(Stored entries)
▬▬▬▬▬▬▬▬▬▬

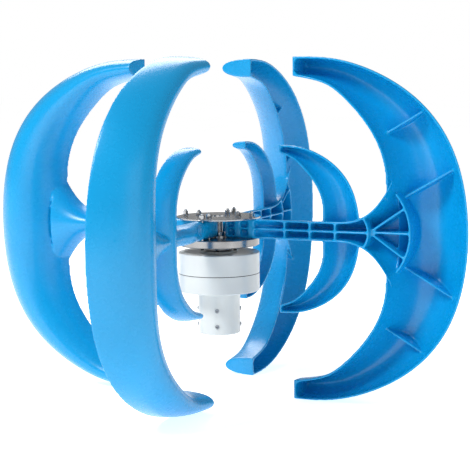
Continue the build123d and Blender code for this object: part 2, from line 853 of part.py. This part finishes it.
set_screw_length = sleeve_radius - sleeve_bore_radius - set_screw_back_off + set_screw_stand_out
with BuildPart() as set_screw:
    Cylinder(set_screw_radius, set_screw_length, align=on_base)
    chamfer(set_screw.edges().filter_by(GeomType.CIRCLE), set_screw_edge)
    with BuildSketch(Plane.XY.offset(set_screw_length)):
        RegularPolygon(set_screw_socket_flats / 2, 6, major_radius=False)
    extrude(amount=-set_screw_length * set_screw_socket_share, mode=Mode.SUBTRACT)
with BuildPart() as set_screws:
    for height in set_screw_heights:
        with Locations((0, 0, height)):
            with PolarLocations(sleeve_bore_radius + set_screw_back_off, set_screw_count, set_screw_turn):
                add(set_screw.part, rotation=(0, 90, 0))
write(set_screws.part, "set_screws")

with BuildPart() as cable_grommet:
    disc(grommet_radius, web_base, floor_top + grommet_lip_height)
    disc(grommet_radius + grommet_lip, web_base, web_base + grommet_lip_height)
    disc(grommet_radius + grommet_lip, floor_top, floor_top + grommet_lip_height)
    disc(grommet_hole_radius, web_base, floor_top + grommet_lip_height, Mode.SUBTRACT)
write(cable_grommet.part, "cable_grommet")
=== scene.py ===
# %% [markdown]
# # A vertical axis wind turbine
# Four blue moulded blades are clamped between two metal plates and spin on a small white generator. The
# design, with every size and every joint, comes in first as a fixed frame. This lesson then gives it its
# finishes, rebuilds the moulded blades as softer meshes, cuts the screw threads and lights the studio.

# %% Load the frame
import math

import bmesh
import bpy
from mathutils import Matrix, Vector


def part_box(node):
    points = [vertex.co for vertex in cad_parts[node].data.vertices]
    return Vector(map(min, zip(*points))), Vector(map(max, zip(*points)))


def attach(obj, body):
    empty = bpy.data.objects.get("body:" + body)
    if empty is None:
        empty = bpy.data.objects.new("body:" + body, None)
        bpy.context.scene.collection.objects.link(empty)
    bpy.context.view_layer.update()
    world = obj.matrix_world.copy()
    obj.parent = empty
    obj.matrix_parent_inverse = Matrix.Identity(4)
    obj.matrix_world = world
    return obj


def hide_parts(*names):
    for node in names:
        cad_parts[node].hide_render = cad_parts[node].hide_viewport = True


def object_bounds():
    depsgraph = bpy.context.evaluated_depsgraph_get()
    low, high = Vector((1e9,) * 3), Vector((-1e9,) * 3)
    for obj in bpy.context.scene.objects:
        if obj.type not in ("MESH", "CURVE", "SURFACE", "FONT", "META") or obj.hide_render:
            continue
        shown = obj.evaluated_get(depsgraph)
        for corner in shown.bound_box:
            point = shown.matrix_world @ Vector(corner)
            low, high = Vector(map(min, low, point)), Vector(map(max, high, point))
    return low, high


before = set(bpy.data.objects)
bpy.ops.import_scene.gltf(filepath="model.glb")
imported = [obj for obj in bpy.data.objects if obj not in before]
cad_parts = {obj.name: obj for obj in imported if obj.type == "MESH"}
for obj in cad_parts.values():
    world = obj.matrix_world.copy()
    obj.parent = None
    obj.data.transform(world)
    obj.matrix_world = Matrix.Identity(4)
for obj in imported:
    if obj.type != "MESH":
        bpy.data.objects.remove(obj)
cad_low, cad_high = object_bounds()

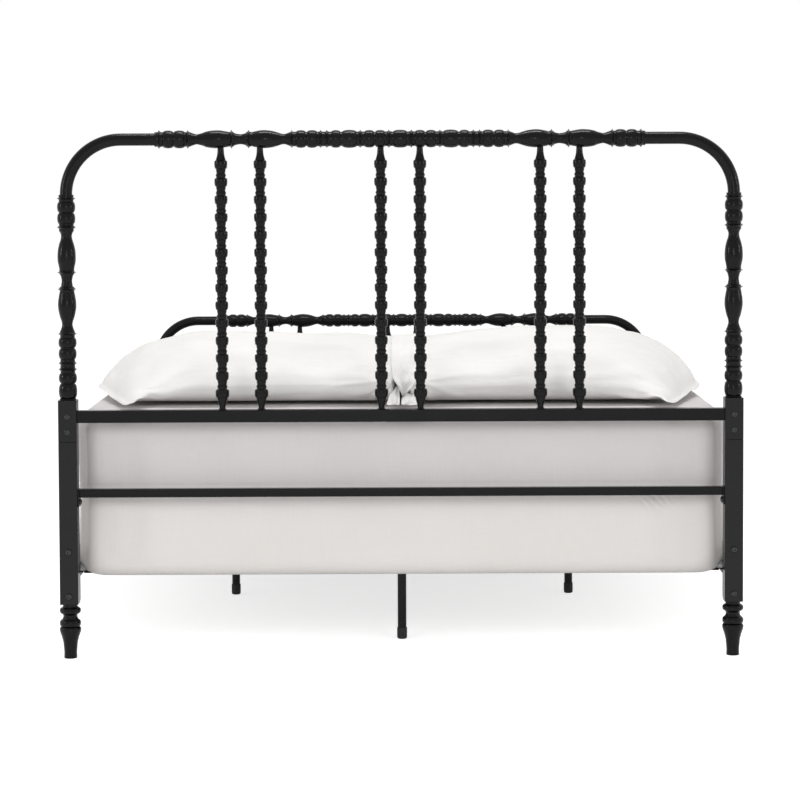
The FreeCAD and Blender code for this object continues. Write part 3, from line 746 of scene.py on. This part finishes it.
# How the top rises from its edge inwards: (inset, rise)
TOP_CROWN = [(60.0, 0.8), (100.0, 2.0), (160.0, 3.2), (240.0, 4.2), (350.0, 4.7), (480.0, 4.9), (600.0, CROWN),
             (668.0, CROWN)]


def mattress_loop(inset, height, count=90):
    """A level loop of the mattress, evenly spaced along its sides."""
    corner, steps = max(48.0 - 0.3 * inset, 4.0), 8
    arcs = rounded_square(HALF_WIDTH - inset, HALF_LENGTH - inset, corner, height, steps)
    loop = []
    for quarter in range(4):
        after = (quarter + 1) * (steps + 1)
        loop += arcs[after - steps - 1:after]
        start, end = Vector(arcs[after - 1]), Vector(arcs[after % len(arcs)])
        runs = count if quarter in (0, 2) else int(count * 1.4)
        loop += [start.lerp(end, k / runs) for k in range(1, runs)]
    return loop


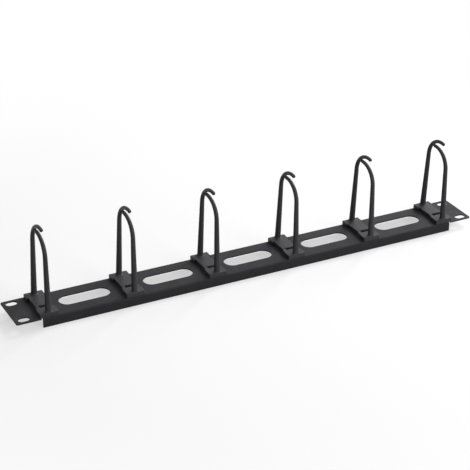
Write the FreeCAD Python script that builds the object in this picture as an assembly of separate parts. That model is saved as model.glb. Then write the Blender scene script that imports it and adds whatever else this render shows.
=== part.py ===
import FreeCAD, Part
import math
import os

os.makedirs("parts", exist_ok=True)

V = FreeCAD.Vector

# Frame: X runs along the panel, Y across it, Z out of the rack on the side that carries the rings.
# The origin is the middle of the rack hole pattern, on the face of the ears that meets the rails.

# ---- panel: one folded sheet, one rack unit high ----
PANEL_WIDTH = 482.6
PANEL_HEIGHT = 43.7
SHEET = 1.2
BEND_OUTER = 1.8
FLANGE_DEPTH = 9.65
REAR_FLANGE_DEPTH = 8.5
EAR_WIDTH = 24.9
EAR_CORNER = 1.8
RELIEF_WIDTH = 1.4
RELIEF_DEPTH = 2.4

# ---- rack holes and cable slots ----
RACK_HOLE_INSET = 8.75
RACK_SPACING_X = PANEL_WIDTH - 2 * RACK_HOLE_INSET
RACK_HOLE_EDGE = 5.975
RACK_SPACING_Y = PANEL_HEIGHT - 2 * RACK_HOLE_EDGE
RACK_HOLE_LENGTH = 10.8
RACK_HOLE_HEIGHT = 7.2
RING_COUNT = 6
RING_END_INSET = 31.3
RING_PITCH = (PANEL_WIDTH - 2 * RING_END_INSET) / (RING_COUNT - 1)
SLOT_MARGIN = 8.2
SLOT_HEIGHT = 16.8

# ---- ring: foot moulding ----
FOOT_WIDTH = 18.0
SLOT_LENGTH = RING_PITCH - FOOT_WIDTH - 2 * SLOT_MARGIN
FOOT_BACK = 21.2
FOOT_FRONT = -21.4
FOOT_RISE = 4.0
WAIST_WIDTH = 14.8
WAIST_BACK = 12.0
WAIST_FRONT = -6.2
FLARE_FRONT = -12.4
FOOT_EDGE = 0.5
FOOT_CORNER = 0.7
RECESS_WIDTH = 10.4
RECESS_BACK = -5.2
RECESS_FRONT = -12.0
RECESS_DROP = 0.6
WINDOW_WIDTH = 8.4
WINDOW_LENGTH = 3.2

# ---- ring: snap claws under the foot ----
CLAW_WIDTH = 7.0
CLAW_THICK = 1.8
CLAW_BARB = 1.0
CLAW_TIP = 3.4
CLAW_CLEARANCE = 0.2
CLAW_GRIP = 0.1
BACK_CLAW_Y = 14.0

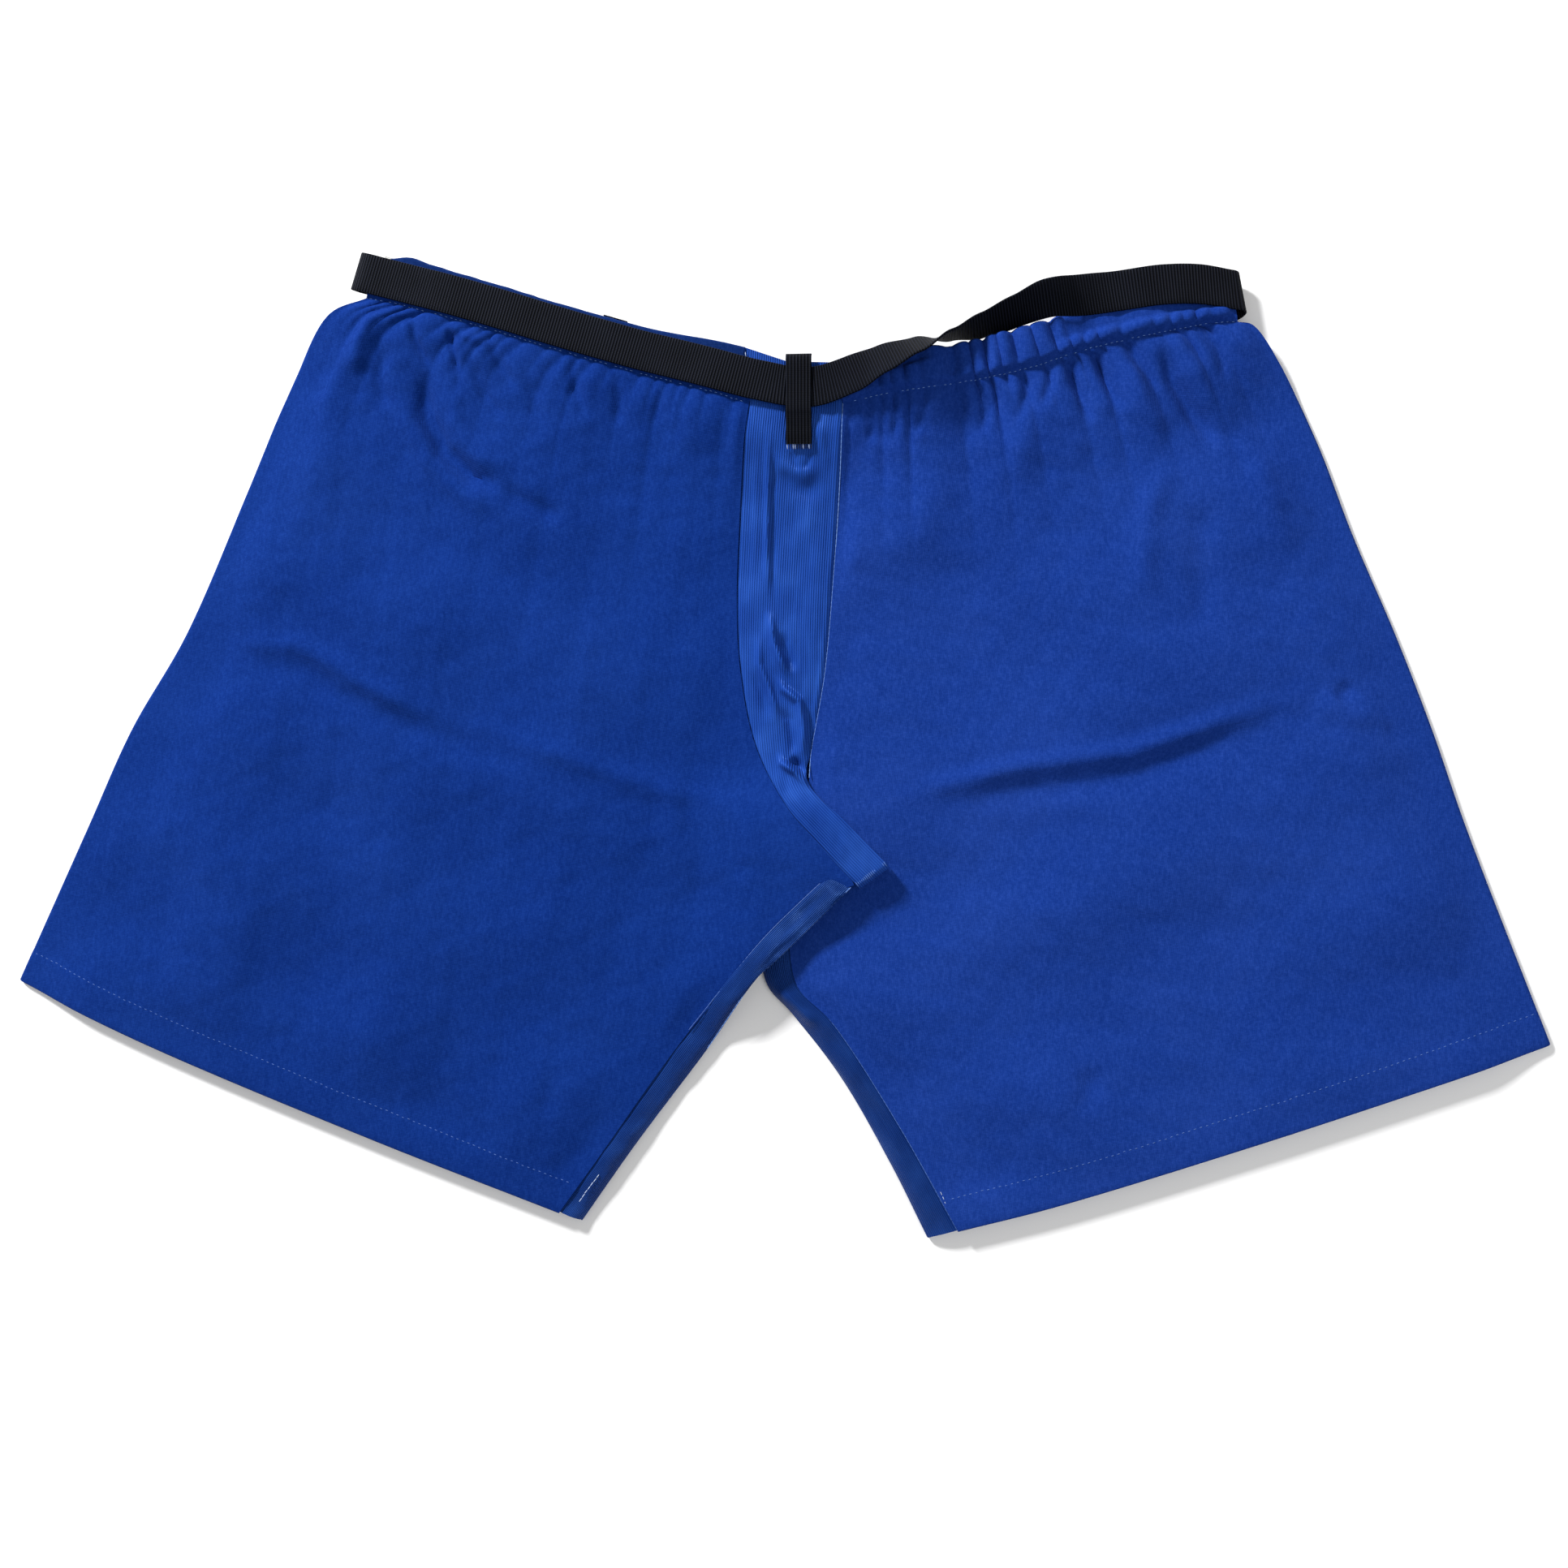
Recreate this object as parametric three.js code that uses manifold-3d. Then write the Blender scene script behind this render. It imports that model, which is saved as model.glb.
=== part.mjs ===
// Pull-on athletic shorts laid flat on a floor, with a webbing belt and a side-release buckle.
// Units are millimetres. X runs across the spread legs, Y from hem to waist, Z up from the floor.
import * as THREE from "three";
import { mergeVertices } from "three/addons/utils/BufferGeometryUtils.js";
import Module from "manifold-3d";

const wasm = await Module();
wasm.setup();

// ---- Driving dimensions ----
const spreadWidth = 996; // from one hem corner to the other, with the legs spread
const spreadLength = 642; // from the lowest hem corner to the top of the waist
const clothWall = 1.2; // thickness of each leg panel, gusset and strip
const seamGap = 0.9; // distance left between two sewn edges, along the cloth
const layerGap = 0.3; // distance left between two cloths that lie on each other
const legGap = 5.8; // clear height inside a leg
const waistGap = 5.4; // clear height inside the waist
const casingHeight = 25.4; // waist tunnel, from top edge to stitch line
const casingThick = 3.8; // both walls of the waist tunnel and the slot between them
const elasticWidth = 20;
const elasticThick = 1.2;
const elasticPlay = 0.35; // elastic to tunnel wall, on each side
const webbingWidth = 25.4;
const webbingThick = 1.4;
const loopTapeWidth = 16.5;
const loopTapeThick = 0.8;
const crotchClear = 0.8; // height left between the right leg and the left leg that lies over it
const gussetBulge = 1.2; // extra height of the slack satin at the front centre

const buckleRail = 3.3; // how far the buckle is wider than the webbing, on each side
const buckleWidth = webbingWidth + 2 * buckleRail;
const buckleThick = 8.2;
const buckleCorner = 4;
const plateThick = 1.6; // top and bottom plates of the socket
const cavityDepth = 27.5;
const pocketWall = 1.5; // between the strap pocket and the cavity
const pocketLength = 8.5; // opening that the webbing passes through
const barRadius = 1.5; // bars that the webbing turns round
const barInset = 3.5; // from the buckle's end to the bar's axis
const plugFlange = 8; // solid part of the plug, behind its pocket
const throatWall = 3.5; // beside the socket's mouth
const throatHalf = buckleWidth / 2 - throatWall;
const prongPlay = 0.35; // clearance of the prongs inside the socket
const windowStart = 12; // from the mouth to the shoulder that the arms catch on
const windowLength = 9;
const armReach = 25; // from the plug to the tip of each arm
const armRoot = 8; // pivot of each arm, from the buckle's centre line
const armBeam = 2.4;
const armCatch = 1.5; // how far each arm's pad stands out past the throat
const tongueHalf = 2.4;
const tongueReach = 26;
const strapOverlap = 26; // doubled end of the webbing at each bar
const socketLength = cavityDepth + pocketWall + pocketLength;
const plugLength = plugFlange + pocketLength + barInset;

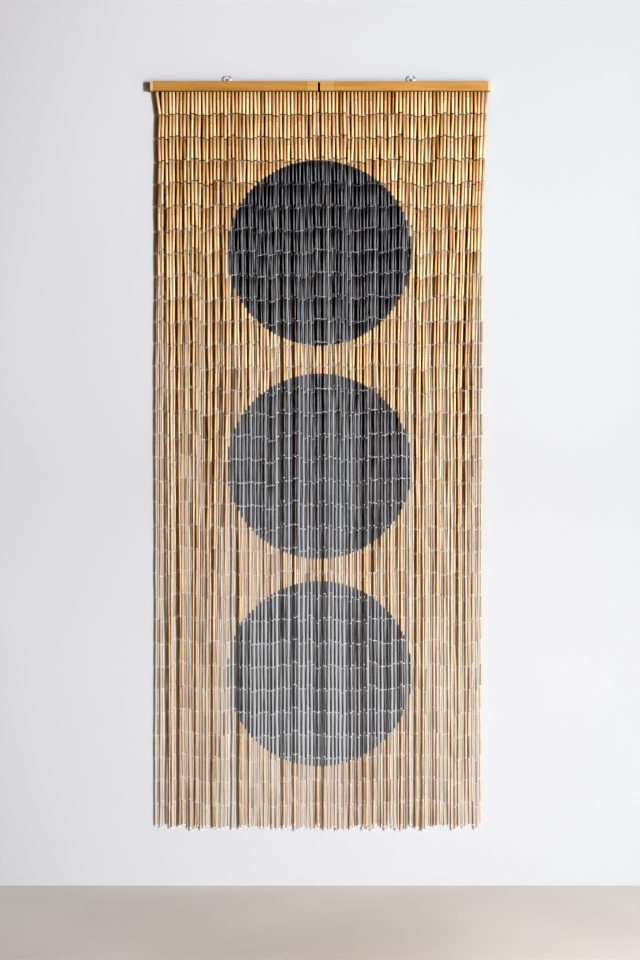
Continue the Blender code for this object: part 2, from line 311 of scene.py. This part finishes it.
class Finish:
    """A material while its nodes are added."""

    def __init__(self, name):
        self.material = bpy.data.materials.new(name)
        self.material.use_nodes = True
        self.tree = self.material.node_tree
        self.shader = self.tree.nodes["Principled BSDF"]

    def put(self, socket, value):
        if isinstance(value, Signal):
            self.tree.links.new(value.socket, socket)
        elif isinstance(value, bpy.types.NodeSocket):
            self.tree.links.new(value, socket)
        else:
            socket.default_value = value

    def node(self, kind, settings, sockets):
        """Add a node: its settings first, a ramp's stops among them, then its sockets."""
        node = self.tree.nodes.new(kind)
        for name, value in settings.items():
            if name != "stops":
                setattr(node, name, value)
        for place, (where, colour) in enumerate(settings.get("stops", ())):
            stops = node.color_ramp.elements
            stop = stops[place] if place < 2 else stops.new(where)
            stop.position = where
            stop.color = (*colour, 1.0)
        for socket, value in sockets.items():
            self.put(node.inputs[socket], value)
        return node

    def place(self):
        return self.node("ShaderNodeTexCoord", {}, {}).outputs["Object"]

    def along(self, axis):
        """The surface point's X, Y or Z in the curtain's frame."""
        split = self.node("ShaderNodeSeparateXYZ", {}, {"Vector": self.place()})
        return Signal(self, split.outputs[axis])

    def attribute(self, name):
        return Signal(self, self.node("ShaderNodeAttribute", {"attribute_name": name}, {}).outputs["Fac"])

    def noise(self, stretch, detail=2.0, roughness=0.5, shift=None):
        """Noise on the surface's own coordinates, with features of 1 / stretch metres along each axis."""
        place = self.place()
        if shift is not None:
            offset = self.node("ShaderNodeCombineXYZ", {}, {"X": shift, "Y": shift})
            place = self.node("ShaderNodeVectorMath", {"operation": "ADD"},
                              {0: place, 1: offset.outputs[0]}).outputs[0]
        mapped = self.node("ShaderNodeMapping", {}, {"Vector": place, "Scale": stretch})
        noise = self.node("ShaderNodeTexNoise", {}, {"Vector": mapped.outputs[0], "Scale": 1.0,
                                                     "Detail": detail, "Roughness": roughness})
        return Signal(self, noise.outputs["Fac"])

    def ramp(self, value, *stops):
        return self.node("ShaderNodeValToRGB", {"stops": stops}, {"Fac": value}).outputs["Color"]

    def mix(self, part, one, other, way="MIX"):
        node = self.node("ShaderNodeMix", {"data_type": "RGBA", "blend_type": way},
                         {0: part, 6: one, 7: other})
        return node.outputs[2]

    def bump(self, height, distance, strength=1.0):
        sockets = {"Height": height, "Distance": distance, "Strength": strength}
        node = self.node("ShaderNodeBump", {}, sockets)
        self.put(self.shader.inputs["Normal"], node.outputs[0])

    def set(self, **sockets):
        for name, value in sockets.items():
            self.put(self.shader.inputs[name.replace("_", " ")], value)
        return self.material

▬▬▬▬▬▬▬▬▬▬

• **Task directions**: Your task is to retype the entries verbatim, starting with the line that holds "Write the FreeCAD" and stopping after the line that holds "RELIEF_DEPTH = 2.4".

• **Final result**:
Write the FreeCAD Python script that builds the object in this picture as an assembly of separate parts. That model is saved as model.glb. Then write the Blender scene script that imports it and adds whatever else this render shows.
=== part.py ===
import FreeCAD, Part
import math
import os

os.makedirs("parts", exist_ok=True)

V = FreeCAD.Vector

# Frame: X runs along the panel, Y across it, Z out of the rack on the side that carries the rings.
# The origin is the middle of the rack hole pattern, on the face of the ears that meets the rails.

# ---- panel: one folded sheet, one rack unit high ----
PANEL_WIDTH = 482.6
PANEL_HEIGHT = 43.7
SHEET = 1.2
BEND_OUTER = 1.8
FLANGE_DEPTH = 9.65
REAR_FLANGE_DEPTH = 8.5
EAR_WIDTH = 24.9
EAR_CORNER = 1.8
RELIEF_WIDTH = 1.4
RELIEF_DEPTH = 2.4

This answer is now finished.